Show a Carathéodory-constructed measurable set is almost in the underlying algebra

This is easy to do for finite-measure sets, but for the infinite case I can't seem to get a solution...

Let $\displaystyle \mathcal{A}$ be an algebra of subsets of $\displaystyle X$ (i.e. closed under FINITE unions and intersections, and complements, with $\displaystyle \emptyset,X\in\mathcal{A}$).

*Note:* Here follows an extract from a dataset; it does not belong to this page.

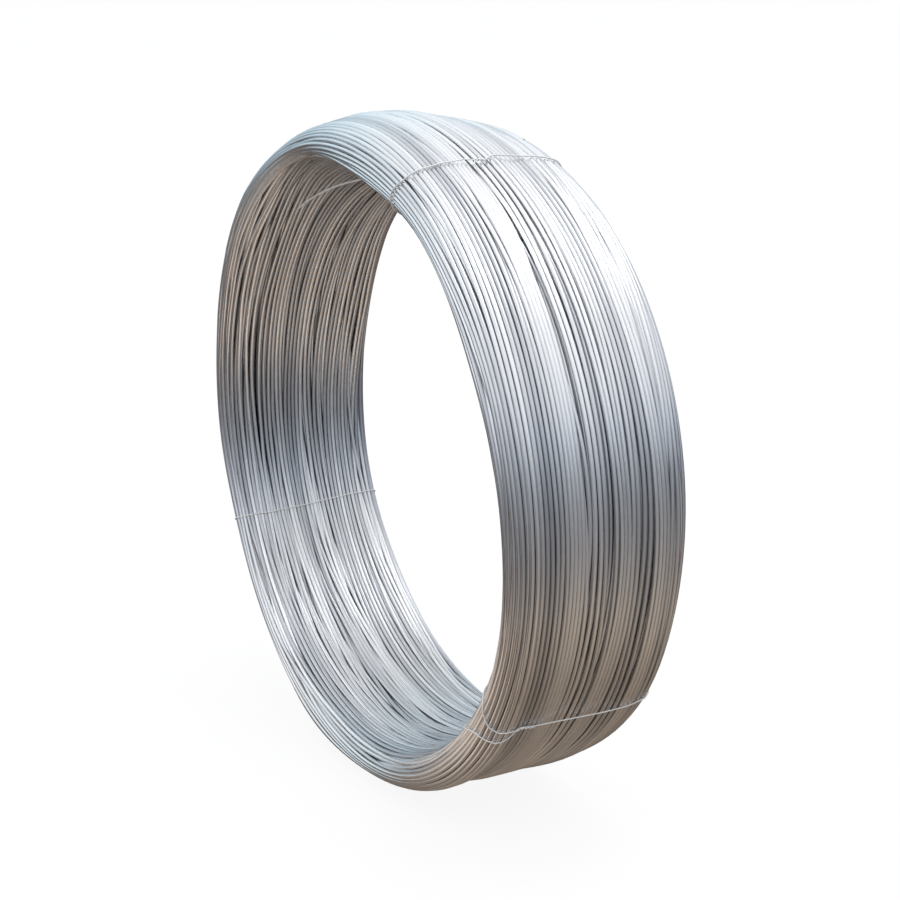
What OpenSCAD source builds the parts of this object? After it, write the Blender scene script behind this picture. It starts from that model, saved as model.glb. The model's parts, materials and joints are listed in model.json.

Let $\displaystyle \mu$ be the Carathéodory-constructed measure generated by $\displaystyle \mathcal{A}$, and let $\displaystyle E$ be a $\displaystyle \mu$-measurable with $\displaystyle \mu(E)=\infty$. Suppose $\displaystyle \mathcal{A}$ is $\displaystyle \sigma$-finite by this measure, i.e. that there is a countable sequence $\displaystyle A_n\in\mathcal{A}$ with $\displaystyle \mu(A_n)<\infty)$ and $\displaystyle \bigcup A_n=X$. I must show that given $\displaystyle \epsilon>0$ there is $\displaystyle A\in\mathcal{A}$ such that $\displaystyle \mu(E\Delta A)<\epsilon$. [Recall that $\displaystyle E\Delta A=(A\cap E^c)\cup(A^c\cap E)$.]

As I said, the result holds easily when $\displaystyle \mu(E)<\infty$. But for $\displaystyle \mu(E)=\infty$, I'm stuck. Any help would be much appreciated. Thanks!